Zugang zu vielen Lösungsmöglichkeiten!
Auf einer Lösungsstrategie zu beharren, ohne mir des eigentlichen Bedürfnisses klar zu sein, kann mich leicht in eine Sackgasse führen. Eine treffendere Aussage könnte sein: "Ich will jetzt unbedingt was tun, um wieder wach zu sein!" Wobei es weniger auf den Satz ankommt, als die innere Klarheit, was ich wirklich brauche!
Bedürfnisse verbinden!
Im Konfliktfall, streiten Menschen immer wieder über ihre unterschiedlichen Lösungsansätze und nicht über Bedürfnisse. Stellen wir uns folgende Konfliktsituation vor: sollen wir das Problem im kleinen Kreis besprechen oder im ganzem Team?

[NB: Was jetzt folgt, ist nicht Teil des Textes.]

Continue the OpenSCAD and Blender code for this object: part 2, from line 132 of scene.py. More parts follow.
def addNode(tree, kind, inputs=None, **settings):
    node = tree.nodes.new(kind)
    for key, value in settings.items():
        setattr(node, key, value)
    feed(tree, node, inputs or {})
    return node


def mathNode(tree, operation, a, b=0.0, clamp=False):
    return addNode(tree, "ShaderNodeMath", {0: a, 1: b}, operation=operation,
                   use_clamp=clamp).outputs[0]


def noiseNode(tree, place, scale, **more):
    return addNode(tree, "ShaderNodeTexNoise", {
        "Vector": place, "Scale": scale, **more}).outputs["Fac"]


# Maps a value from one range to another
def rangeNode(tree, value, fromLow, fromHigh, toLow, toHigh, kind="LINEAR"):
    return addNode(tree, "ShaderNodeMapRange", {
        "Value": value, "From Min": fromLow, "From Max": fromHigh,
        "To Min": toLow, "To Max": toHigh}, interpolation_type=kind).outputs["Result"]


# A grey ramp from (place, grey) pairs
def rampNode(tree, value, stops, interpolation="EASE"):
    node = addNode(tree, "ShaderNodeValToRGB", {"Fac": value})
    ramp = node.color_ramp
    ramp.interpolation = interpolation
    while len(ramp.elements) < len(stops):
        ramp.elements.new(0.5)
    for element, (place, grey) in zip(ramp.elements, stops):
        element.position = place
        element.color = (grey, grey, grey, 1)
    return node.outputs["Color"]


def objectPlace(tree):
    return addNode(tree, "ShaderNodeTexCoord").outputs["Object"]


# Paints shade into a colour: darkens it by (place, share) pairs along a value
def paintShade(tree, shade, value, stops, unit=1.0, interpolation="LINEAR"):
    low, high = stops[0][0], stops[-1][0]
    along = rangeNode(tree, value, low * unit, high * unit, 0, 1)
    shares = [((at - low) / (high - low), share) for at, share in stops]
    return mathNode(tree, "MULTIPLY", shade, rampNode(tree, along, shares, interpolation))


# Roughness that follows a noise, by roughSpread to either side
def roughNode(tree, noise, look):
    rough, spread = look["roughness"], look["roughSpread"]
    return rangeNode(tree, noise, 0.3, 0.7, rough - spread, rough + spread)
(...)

Beide Parteien wollen vielleicht Effektivität und schnelle Problemlösung. Darüber wird es kaum Streit geben! Doch wie das am besten zu erreichen ist, darüber kann man sehr unterschiedlicher Ansicht sein. Daher ist es in Konfliktsituationen immer hilfreich, sich zuerst über die die Menschen verbindenden Bedürfnisse klar zu werden, sich zu einigen und erst dann gemeinsam kreativ über Lösungsstrategien nachzudenken.

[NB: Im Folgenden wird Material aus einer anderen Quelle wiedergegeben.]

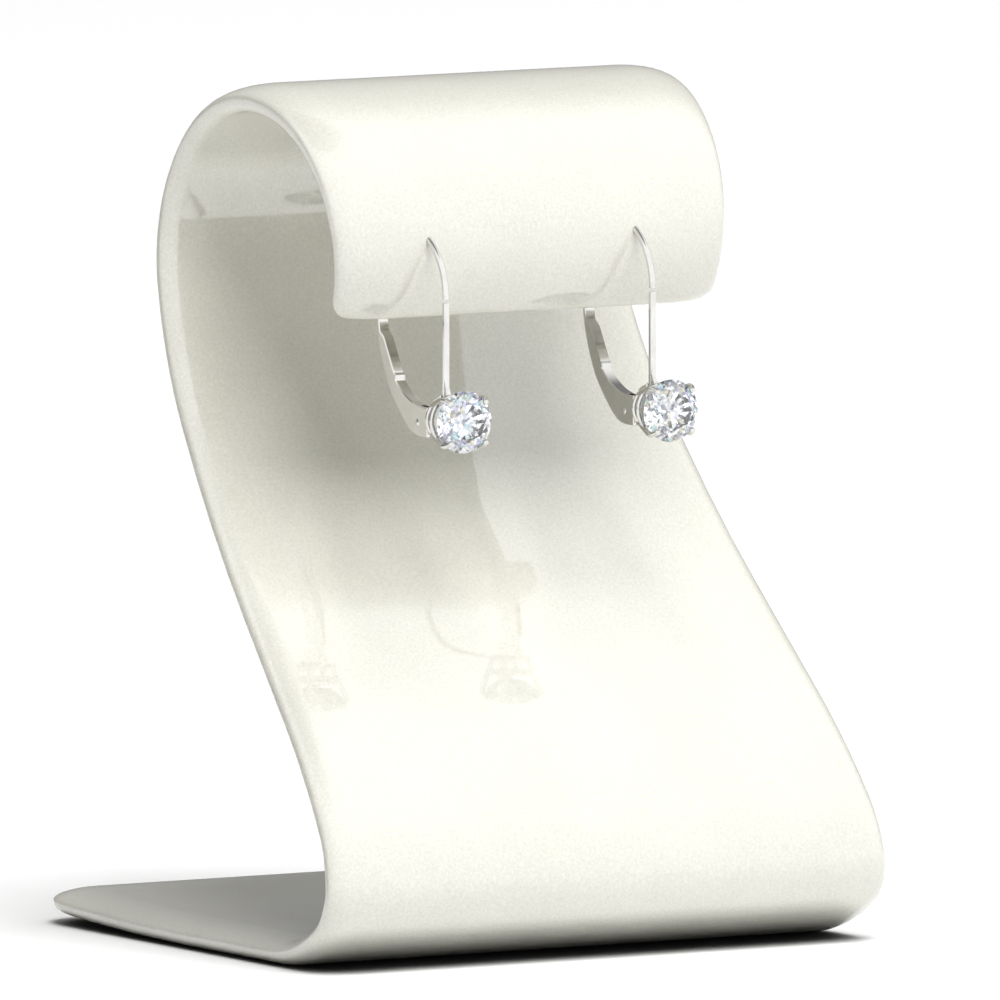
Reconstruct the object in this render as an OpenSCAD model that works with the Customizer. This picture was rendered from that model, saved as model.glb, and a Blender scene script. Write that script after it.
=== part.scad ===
// Pair of leverback earrings hanging from an S-curved display stand.
// The stand is one bent plastic sheet: a base, a front bend, a leaning panel and a roll whose
// lip the two hooks pass through. Each earring has a soldered setting, a brilliant stone, a
// lever and the pin that the lever turns on.
// Origin: centre of the stand's footprint, on the surface it stands on. X right, Y back, Z up.

/* [Display stand] */
// Height of the stand over all
stand_h = 71.8; // [64:0.2:84]
// Thickness of the bent sheet
sheet_t = 2.3; // [1.8:0.1:2.8]
// Width of the base at its free tip
tip_w = 52; // [46:0.5:60]
// Width of the sheet at the front bend
bend_w = 54.3; // [48:0.5:62]
// Width where the panel turns into the roll
roll_w = 44.8; // [38:0.5:52]
// Width of the roll's lip
lip_w = 36.5; // [30:0.5:44]
// Radius of the base tip's two corners
tip_corner_r = 4.6; // [2.5:0.1:7]
// Radius of the lip's two corners
lip_corner_r = 1.5; // [1.2:0.1:4]
// How far the soft edge runs in from the side on the sheet's outer face
soft_edge = 4.4; // [2:0.2:6]
// How far the edge runs in from the side on the sheet's inner face
firm_edge = 0.8; // [0.4:0.1:2]

/* [Where the earrings hang] */
// Distance between the two earrings
pair_spacing = 20; // [16:0.5:24]
// Shift of the pair to the left of the stand's middle
pair_shift = 0.4; // [0:0.1:2]
// Height of the holes above the lip's edge, along the sheet
hole_up = 7.1; // [6:0.1:8.5]
// Clearance round the wire in the stand's holes
hole_clearance = 0.06; // [0.03:0.01:0.12]

/* [Hook] */
// Diameter of the round wire
wire_d = 0.56; // [0.5:0.02:0.7]
// Radius of the hook's front arc
front_arc_r = 5.36; // [5:0.05:6]
// Radius of the hook's back arc
back_arc_r = 4.3; // [4:0.05:4.6]
// Length of the wire's straight end below the back arc
wire_end = 2.3; // [2:0.1:3]
// Width of the hook's flat front bar
bar_w = 0.52; // [0.46:0.02:0.7]
// Thickness of the flat front bar
bar_t = 0.36; // [0.3:0.02:0.5]

/* [Stone] */
// Diameter of the stone
stone_d = 5.2; // [4.4:0.1:6]
// Height of the crown above the girdle
crown_h = 0.82; // [0.6:0.02:1]
// Depth of the pavilion below the girdle
pavilion_h = 2.24; // [1.9:0.02:2.6]
// Thickness of the girdle
girdle_t = 0.12; // [0.08:0.01:0.2]
// Depth of the stone's middle below the middle of the hook's arcs
stone_drop = 10; // [9.4:0.1:11]
// Distance from the flat bar forward to the girdle's plane
stone_front = 3; // [2.8:0.05:3.4]
// Clearance between the stone and its seat
stone_clearance = 0.03; // [0.02:0.01:0.06]

/* [Basket] */
// Thickness of the basket's ring wire
ring_wire_d = 0.44; // [0.36:0.02:0.56]
// Radius of the ring behind the stone
back_ring_r = 1.6; // [1.4:0.05:1.9]
// Distance from the girdle's plane back to the back ring
back_ring_y = 3.25; // [3:0.05:3.6]
// Radius of the ring nearer the stone
seat_ring_r = 1.95; // [1.85:0.05:2.1]
// Distance from the girdle's plane back to the nearer ring
seat_ring_y = 2; // [1.8:0.05:2.2]
// Thickness of each prong
prong_d = 0.56; // [0.44:0.02:0.64]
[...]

"Antonia, ich bitte Dich, meine Worte wirklich ernst zu nehmen!"
Grundsätzlich ist es eine gute Idee, wenn Markus, das was er sich von seinem Teammitglied Antonia wünscht, ihr gegenüber auch als Bitte formuliert zum Ausdruck bringt. Doch was soll Antonia jetzt genau tun? Was braucht Markus wirklich, damit er das Gefühl hat, seine Worte wurden "ernst genommen"? "Ernst nehmen" ist einmal sehr vage, da jeder sich anders vorstellen mag, wie "Ernstnehmen" aussieht. Zudem ist die Bitte abstrakt und deshalb auch von einem durchaus gut meinenden und willigen Teammitglied nicht konkret umsetzbar.
"Antonia, ich bitte Dich nach Deinem Termin mit unserem Auftraggeber nächsten Dienstag, einen Gesprächsbericht an unsere Teammitglieder zu schicken, in dem alle Projektplan-Änderungen aufgelistet sind. Ist das ok für Dich?"
Jetzt weiß Antonia ganz genau und konkret, was Markus sich von ihr wünscht. Markus bittet sie um eine realistische und umsetzbare Handlung. Will Antonia die Bitte auch umsetzen, so stochert sie jetzt nicht im Nebel, sondern weiß genau, wie sie das bewerkstelligen kann: Gesprächsbericht schreiben und rundschicken. Sollte Antonia gar nicht gewillt sein, Markus‘ Bitte nachzukommen, so hat sie durch den Abschluss "Ist das ok für Dich?" die Möglichkeit, auch Nein zu sagen, oder einen Alternativvorschlag zu bringen. In jedem Fall weiß Markus durch ihre Antwort auf seine Abschlussfrage, woran er ist und kann ggf. weiter aushandeln, wie die beiden gemeinsam vorgehen wollen.